# Start of Records supplied

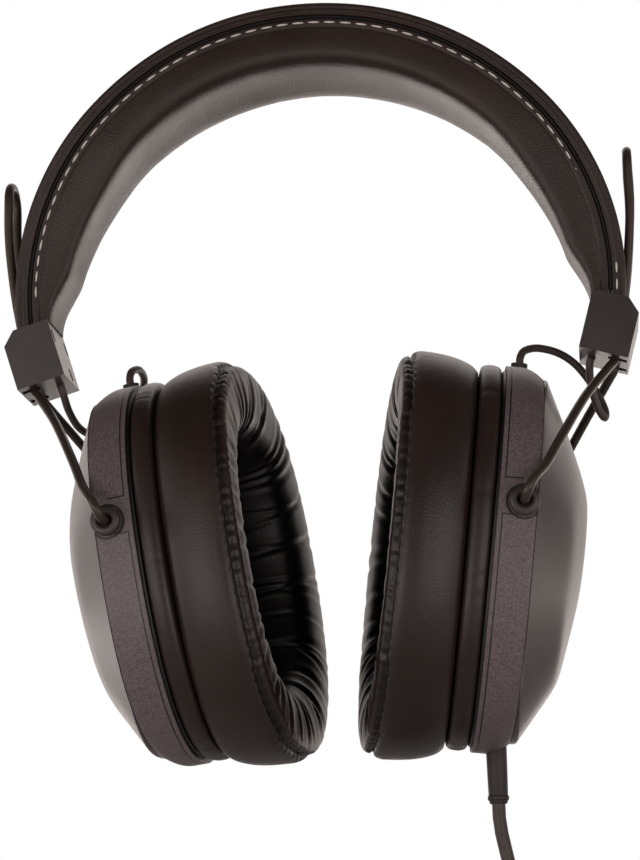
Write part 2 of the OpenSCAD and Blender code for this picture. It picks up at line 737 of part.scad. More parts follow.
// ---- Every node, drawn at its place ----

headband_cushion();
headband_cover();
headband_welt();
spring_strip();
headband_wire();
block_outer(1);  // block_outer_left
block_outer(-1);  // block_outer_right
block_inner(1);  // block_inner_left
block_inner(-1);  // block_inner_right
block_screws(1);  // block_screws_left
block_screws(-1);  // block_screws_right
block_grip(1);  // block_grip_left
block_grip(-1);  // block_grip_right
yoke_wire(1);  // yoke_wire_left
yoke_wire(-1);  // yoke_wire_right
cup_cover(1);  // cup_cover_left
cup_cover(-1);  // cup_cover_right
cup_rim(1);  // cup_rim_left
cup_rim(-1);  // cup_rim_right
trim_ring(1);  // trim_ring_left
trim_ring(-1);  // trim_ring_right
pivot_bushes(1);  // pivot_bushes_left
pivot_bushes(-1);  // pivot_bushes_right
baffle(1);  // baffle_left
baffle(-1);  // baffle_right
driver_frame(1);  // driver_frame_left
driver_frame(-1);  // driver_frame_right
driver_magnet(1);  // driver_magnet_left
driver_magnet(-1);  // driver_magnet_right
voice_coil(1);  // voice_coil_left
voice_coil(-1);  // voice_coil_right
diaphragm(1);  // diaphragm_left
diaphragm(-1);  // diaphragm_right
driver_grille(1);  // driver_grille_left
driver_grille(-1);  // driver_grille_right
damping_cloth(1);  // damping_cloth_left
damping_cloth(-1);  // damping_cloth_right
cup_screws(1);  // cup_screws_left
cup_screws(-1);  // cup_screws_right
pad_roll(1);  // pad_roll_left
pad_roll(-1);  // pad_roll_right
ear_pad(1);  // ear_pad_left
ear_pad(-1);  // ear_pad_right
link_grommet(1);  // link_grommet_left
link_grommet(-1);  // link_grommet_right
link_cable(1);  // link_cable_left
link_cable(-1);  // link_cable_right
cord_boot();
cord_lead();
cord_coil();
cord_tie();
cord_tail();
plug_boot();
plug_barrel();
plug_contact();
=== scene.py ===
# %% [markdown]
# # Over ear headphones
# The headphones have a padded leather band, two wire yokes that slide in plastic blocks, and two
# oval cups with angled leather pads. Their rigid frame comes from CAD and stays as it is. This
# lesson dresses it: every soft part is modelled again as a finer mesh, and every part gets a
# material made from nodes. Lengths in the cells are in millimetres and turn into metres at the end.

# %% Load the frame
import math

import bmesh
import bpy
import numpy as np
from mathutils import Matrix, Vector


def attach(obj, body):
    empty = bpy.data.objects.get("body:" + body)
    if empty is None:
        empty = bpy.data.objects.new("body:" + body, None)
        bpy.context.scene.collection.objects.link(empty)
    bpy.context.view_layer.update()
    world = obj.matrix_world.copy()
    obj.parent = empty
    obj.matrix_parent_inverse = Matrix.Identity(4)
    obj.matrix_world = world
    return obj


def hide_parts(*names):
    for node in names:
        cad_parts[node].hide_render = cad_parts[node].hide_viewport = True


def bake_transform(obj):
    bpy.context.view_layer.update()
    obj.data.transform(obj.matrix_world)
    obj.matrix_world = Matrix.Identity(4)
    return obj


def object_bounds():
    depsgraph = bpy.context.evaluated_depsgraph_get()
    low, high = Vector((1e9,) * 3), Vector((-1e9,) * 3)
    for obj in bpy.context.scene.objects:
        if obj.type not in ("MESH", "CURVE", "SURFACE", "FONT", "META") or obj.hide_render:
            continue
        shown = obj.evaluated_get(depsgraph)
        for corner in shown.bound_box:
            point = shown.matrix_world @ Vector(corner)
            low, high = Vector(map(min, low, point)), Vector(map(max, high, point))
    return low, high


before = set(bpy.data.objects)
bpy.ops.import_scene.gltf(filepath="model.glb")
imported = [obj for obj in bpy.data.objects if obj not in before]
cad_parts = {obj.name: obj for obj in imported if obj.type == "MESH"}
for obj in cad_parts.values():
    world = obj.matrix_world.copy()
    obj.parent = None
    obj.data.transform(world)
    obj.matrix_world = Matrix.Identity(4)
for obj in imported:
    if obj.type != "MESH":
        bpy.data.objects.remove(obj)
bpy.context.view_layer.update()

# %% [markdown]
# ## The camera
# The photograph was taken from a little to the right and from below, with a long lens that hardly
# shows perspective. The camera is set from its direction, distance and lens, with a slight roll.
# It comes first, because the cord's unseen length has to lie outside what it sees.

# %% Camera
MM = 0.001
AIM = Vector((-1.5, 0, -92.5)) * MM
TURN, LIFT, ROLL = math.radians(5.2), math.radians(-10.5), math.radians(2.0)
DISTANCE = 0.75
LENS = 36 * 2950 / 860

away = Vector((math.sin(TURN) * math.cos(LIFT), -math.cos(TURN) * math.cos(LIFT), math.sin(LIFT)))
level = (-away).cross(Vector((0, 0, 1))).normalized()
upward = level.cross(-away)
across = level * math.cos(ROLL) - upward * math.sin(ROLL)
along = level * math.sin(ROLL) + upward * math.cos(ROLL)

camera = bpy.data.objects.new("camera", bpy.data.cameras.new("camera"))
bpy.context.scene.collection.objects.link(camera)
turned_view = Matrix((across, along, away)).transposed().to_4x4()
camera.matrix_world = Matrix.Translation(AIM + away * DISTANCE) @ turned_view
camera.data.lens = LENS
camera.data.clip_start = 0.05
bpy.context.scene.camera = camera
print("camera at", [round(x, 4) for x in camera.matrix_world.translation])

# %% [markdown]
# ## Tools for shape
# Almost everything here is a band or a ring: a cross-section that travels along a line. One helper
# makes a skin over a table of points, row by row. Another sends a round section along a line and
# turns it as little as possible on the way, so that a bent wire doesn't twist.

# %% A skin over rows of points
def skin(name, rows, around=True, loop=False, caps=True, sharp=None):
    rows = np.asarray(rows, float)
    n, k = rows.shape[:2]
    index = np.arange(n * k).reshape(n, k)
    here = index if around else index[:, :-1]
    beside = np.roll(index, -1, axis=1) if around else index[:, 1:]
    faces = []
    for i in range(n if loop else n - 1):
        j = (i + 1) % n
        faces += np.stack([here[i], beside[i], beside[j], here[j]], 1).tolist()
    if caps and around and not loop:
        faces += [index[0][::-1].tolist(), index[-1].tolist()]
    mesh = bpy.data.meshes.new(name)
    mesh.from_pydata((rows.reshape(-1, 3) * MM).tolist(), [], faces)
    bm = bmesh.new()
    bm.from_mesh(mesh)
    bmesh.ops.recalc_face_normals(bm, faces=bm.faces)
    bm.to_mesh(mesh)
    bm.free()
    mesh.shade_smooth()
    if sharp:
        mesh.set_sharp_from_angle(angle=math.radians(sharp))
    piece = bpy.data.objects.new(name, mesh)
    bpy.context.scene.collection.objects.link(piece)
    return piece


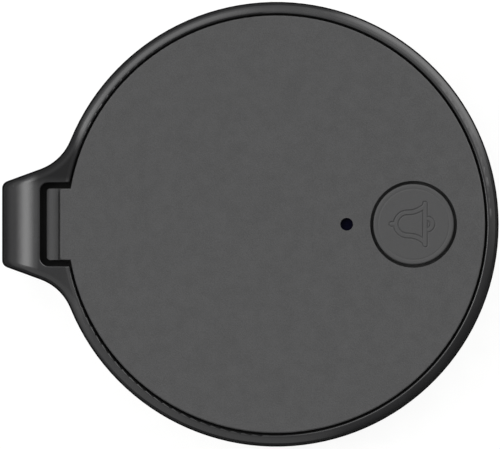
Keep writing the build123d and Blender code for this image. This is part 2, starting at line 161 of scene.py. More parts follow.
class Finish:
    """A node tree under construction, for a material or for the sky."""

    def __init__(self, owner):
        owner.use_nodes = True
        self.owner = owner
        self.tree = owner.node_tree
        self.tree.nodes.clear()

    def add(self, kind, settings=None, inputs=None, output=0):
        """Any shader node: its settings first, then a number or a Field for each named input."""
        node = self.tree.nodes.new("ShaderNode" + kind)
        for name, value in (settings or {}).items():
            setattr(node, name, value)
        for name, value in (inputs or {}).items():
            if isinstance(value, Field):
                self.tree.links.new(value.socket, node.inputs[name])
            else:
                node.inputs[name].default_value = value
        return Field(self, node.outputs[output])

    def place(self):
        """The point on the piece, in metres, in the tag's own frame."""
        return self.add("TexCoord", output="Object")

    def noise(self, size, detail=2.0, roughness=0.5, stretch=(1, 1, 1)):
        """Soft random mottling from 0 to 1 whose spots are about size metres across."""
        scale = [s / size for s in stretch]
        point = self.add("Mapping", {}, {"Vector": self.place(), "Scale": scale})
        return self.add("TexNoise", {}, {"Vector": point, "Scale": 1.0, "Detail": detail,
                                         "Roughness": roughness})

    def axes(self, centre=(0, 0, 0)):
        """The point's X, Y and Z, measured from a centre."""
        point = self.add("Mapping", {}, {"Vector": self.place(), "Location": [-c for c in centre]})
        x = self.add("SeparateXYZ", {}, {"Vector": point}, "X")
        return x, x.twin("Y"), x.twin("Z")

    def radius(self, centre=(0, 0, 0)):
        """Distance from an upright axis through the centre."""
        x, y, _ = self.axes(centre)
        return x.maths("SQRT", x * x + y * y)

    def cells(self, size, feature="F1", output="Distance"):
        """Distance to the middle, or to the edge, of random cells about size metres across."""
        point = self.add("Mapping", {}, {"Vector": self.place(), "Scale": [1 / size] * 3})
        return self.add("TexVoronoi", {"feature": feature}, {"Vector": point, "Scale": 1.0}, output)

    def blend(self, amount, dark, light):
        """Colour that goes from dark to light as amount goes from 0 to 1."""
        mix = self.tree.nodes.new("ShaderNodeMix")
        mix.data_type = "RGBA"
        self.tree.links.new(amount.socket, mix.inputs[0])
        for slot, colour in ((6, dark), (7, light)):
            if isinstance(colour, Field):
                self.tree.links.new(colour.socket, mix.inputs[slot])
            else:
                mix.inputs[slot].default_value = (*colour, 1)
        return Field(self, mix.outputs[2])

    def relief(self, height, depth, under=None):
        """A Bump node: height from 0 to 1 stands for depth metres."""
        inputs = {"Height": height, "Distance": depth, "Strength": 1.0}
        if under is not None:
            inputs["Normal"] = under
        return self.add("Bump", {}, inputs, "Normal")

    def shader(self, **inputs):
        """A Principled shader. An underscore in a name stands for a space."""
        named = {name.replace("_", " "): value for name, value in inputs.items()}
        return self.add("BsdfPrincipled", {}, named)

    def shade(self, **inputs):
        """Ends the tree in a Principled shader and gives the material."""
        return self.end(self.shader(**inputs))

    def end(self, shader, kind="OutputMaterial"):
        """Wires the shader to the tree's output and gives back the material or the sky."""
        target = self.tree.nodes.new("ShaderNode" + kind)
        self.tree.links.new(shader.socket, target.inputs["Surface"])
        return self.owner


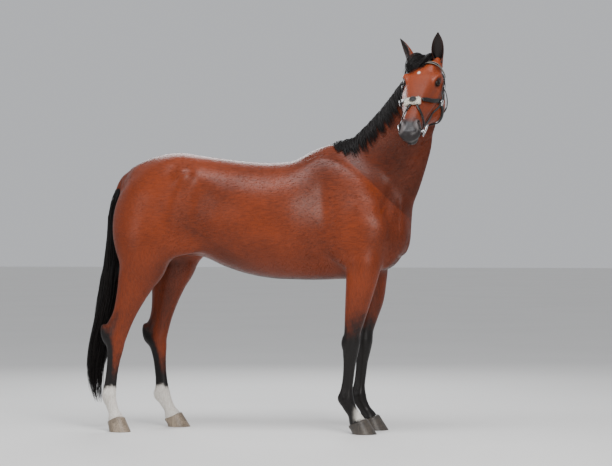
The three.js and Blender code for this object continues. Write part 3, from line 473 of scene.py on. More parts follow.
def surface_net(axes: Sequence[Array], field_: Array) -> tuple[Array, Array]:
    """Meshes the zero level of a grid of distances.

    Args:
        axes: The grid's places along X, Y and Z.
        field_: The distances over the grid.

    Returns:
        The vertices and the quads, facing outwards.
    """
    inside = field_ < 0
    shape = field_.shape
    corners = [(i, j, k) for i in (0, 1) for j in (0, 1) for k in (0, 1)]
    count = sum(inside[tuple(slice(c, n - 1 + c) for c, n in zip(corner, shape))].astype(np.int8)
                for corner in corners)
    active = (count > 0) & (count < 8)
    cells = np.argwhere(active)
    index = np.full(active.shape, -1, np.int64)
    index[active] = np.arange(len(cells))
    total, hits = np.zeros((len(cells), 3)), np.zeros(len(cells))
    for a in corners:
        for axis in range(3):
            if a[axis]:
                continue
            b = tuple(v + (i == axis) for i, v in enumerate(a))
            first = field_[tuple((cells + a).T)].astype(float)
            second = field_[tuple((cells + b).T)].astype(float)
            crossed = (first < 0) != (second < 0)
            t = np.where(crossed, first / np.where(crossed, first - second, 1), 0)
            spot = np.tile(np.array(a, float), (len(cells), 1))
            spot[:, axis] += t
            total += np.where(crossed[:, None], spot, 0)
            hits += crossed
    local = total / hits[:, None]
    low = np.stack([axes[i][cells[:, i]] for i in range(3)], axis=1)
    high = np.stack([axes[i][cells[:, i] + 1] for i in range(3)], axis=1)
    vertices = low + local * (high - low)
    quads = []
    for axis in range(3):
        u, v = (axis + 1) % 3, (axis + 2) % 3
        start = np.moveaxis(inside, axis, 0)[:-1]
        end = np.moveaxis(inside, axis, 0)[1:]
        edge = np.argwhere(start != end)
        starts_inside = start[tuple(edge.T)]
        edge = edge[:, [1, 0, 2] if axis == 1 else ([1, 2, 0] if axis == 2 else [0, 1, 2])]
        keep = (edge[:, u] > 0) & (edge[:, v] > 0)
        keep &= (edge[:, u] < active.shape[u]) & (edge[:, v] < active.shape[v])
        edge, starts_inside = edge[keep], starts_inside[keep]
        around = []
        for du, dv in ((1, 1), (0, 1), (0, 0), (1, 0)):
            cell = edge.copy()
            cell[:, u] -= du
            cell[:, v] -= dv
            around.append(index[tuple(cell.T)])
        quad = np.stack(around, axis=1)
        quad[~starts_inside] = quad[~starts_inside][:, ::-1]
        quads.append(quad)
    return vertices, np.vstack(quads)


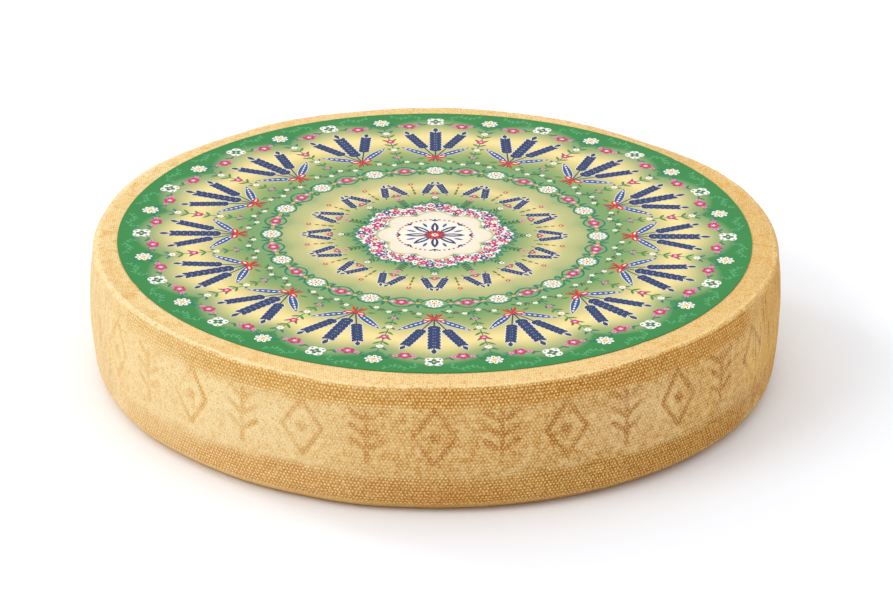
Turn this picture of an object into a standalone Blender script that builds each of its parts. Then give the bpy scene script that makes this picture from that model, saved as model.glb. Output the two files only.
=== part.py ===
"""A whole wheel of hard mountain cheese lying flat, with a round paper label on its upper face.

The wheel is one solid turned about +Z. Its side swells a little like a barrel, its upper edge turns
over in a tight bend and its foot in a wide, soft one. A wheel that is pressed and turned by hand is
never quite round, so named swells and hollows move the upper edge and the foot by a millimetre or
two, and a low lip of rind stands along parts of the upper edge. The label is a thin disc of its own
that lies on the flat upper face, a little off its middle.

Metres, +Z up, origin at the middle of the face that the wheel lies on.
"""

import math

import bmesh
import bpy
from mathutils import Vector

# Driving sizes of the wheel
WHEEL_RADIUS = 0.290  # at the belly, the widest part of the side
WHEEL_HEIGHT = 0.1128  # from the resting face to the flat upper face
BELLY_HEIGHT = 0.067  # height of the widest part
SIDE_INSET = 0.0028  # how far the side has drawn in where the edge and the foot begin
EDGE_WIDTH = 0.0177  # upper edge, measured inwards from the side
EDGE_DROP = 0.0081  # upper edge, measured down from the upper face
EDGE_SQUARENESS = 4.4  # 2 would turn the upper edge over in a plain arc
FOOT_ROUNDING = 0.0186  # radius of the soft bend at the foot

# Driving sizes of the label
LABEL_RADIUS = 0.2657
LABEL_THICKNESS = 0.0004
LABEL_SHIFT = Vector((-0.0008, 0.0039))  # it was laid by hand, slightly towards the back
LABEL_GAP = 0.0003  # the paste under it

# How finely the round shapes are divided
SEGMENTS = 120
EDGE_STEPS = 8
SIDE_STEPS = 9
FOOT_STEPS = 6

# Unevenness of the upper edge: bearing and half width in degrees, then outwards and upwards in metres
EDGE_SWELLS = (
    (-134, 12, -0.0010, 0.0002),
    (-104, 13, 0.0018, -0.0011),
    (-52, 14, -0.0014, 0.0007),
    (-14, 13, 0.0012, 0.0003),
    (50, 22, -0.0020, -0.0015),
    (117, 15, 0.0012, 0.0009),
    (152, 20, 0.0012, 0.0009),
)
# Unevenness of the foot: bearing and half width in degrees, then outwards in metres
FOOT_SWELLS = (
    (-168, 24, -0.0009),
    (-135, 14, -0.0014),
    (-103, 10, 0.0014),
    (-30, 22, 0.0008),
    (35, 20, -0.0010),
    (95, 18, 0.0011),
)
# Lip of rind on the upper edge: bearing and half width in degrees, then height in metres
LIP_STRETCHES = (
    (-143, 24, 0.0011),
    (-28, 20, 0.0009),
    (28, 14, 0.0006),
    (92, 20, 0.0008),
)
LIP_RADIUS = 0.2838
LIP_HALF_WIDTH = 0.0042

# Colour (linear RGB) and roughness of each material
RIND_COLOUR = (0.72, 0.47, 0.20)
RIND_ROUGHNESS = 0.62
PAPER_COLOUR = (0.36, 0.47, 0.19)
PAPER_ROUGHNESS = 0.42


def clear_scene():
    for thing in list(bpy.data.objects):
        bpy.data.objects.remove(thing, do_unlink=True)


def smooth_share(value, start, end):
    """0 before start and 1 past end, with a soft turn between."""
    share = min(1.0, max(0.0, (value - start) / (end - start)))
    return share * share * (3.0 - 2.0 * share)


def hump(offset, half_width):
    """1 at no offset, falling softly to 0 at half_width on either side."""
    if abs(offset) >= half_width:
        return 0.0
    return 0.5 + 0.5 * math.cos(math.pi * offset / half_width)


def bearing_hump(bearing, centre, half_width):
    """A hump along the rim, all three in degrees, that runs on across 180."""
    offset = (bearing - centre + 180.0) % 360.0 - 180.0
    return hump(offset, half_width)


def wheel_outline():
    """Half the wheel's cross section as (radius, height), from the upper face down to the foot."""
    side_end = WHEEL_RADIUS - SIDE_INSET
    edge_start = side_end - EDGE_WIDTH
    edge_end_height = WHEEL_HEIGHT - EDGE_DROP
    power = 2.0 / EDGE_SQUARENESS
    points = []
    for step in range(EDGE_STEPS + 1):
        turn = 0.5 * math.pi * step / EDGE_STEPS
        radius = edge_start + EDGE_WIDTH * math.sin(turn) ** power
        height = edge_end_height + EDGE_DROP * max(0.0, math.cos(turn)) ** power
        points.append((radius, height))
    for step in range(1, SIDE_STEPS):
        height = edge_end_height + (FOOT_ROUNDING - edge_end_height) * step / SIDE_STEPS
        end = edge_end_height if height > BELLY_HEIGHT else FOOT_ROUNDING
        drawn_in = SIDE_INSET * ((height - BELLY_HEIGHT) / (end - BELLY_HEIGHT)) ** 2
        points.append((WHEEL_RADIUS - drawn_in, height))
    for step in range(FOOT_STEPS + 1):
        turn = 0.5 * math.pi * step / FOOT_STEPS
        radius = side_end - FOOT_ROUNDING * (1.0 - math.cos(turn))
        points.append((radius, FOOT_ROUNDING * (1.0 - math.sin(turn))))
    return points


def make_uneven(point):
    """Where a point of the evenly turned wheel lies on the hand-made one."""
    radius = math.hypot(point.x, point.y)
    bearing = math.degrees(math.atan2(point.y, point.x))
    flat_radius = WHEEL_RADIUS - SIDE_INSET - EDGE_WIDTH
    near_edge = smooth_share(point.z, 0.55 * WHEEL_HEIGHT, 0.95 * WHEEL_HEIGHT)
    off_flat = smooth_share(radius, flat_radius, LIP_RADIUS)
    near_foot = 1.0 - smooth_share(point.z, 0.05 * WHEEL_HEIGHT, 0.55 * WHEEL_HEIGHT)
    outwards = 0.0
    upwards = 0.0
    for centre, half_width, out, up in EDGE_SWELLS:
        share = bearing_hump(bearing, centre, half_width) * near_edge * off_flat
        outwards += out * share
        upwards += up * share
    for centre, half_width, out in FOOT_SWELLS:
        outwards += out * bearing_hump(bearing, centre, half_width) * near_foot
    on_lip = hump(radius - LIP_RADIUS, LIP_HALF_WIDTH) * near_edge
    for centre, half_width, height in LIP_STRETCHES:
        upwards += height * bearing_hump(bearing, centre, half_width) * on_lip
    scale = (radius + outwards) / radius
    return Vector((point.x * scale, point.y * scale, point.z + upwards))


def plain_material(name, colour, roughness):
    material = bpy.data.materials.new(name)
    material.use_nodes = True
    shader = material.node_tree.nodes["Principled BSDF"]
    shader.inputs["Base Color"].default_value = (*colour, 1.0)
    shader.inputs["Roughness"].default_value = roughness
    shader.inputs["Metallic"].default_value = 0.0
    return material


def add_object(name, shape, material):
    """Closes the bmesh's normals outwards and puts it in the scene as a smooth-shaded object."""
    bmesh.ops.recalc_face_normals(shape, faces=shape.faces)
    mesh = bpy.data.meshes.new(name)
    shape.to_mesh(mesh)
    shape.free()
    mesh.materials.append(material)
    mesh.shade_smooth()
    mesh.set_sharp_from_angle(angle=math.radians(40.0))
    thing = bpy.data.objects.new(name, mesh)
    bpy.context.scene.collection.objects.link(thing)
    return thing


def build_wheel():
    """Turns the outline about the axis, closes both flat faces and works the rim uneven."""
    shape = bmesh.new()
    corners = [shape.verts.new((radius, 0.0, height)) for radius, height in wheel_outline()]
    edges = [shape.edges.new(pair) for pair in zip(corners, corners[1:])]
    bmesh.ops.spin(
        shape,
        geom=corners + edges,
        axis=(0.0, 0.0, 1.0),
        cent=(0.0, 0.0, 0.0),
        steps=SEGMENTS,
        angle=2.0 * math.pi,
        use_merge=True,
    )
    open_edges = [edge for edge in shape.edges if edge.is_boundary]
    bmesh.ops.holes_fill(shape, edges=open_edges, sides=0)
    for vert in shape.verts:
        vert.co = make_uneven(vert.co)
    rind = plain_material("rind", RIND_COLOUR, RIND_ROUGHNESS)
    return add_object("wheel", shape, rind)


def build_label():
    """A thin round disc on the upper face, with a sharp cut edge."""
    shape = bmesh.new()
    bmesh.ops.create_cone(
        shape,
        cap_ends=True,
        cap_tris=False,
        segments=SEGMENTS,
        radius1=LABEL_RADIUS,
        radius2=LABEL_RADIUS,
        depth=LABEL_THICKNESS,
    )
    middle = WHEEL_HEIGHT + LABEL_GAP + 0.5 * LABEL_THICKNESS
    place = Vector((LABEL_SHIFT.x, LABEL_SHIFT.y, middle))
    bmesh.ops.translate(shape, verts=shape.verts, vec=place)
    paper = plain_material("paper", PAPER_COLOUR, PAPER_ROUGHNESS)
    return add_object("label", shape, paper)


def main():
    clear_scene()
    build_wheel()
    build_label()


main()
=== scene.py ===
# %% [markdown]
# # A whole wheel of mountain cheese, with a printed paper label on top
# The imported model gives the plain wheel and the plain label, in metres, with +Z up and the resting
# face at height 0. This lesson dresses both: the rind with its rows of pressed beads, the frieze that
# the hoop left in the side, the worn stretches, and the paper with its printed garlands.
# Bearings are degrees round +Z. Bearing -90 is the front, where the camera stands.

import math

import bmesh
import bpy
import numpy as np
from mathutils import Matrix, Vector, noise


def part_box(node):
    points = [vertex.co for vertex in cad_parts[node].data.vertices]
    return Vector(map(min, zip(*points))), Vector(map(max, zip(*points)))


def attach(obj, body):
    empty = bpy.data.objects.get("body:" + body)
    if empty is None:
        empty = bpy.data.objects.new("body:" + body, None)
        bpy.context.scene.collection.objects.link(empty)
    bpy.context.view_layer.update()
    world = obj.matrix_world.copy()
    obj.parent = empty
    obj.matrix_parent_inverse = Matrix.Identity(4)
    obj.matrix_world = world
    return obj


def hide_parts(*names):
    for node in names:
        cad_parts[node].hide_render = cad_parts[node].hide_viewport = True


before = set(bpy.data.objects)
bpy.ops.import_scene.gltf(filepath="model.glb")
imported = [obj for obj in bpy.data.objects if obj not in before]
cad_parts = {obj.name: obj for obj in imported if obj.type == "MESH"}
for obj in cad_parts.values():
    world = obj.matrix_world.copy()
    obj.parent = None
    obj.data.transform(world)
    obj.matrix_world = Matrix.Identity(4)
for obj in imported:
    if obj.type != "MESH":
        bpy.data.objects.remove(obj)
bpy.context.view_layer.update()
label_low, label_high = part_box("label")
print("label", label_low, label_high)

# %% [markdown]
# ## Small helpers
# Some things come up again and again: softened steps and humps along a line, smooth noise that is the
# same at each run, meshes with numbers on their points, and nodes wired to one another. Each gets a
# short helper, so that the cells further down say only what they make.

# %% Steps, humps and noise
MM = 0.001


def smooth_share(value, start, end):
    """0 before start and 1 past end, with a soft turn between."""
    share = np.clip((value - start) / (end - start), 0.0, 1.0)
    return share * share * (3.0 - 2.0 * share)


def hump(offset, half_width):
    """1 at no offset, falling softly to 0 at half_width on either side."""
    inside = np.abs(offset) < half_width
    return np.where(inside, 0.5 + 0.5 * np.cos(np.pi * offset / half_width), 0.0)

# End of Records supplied

-- What is asked --
Print exactly the lines from the one containing "Turn this picture" to the one containing "its upper face.", both included, and nothing else.

-- Solution to this problem --
Turn this picture of an object into a standalone Blender script that builds each of its parts. Then give the bpy scene script that makes this picture from that model, saved as model.glb. Output the two files only.
=== part.py ===
"""A whole wheel of hard mountain cheese lying flat, with a round paper label on its upper face.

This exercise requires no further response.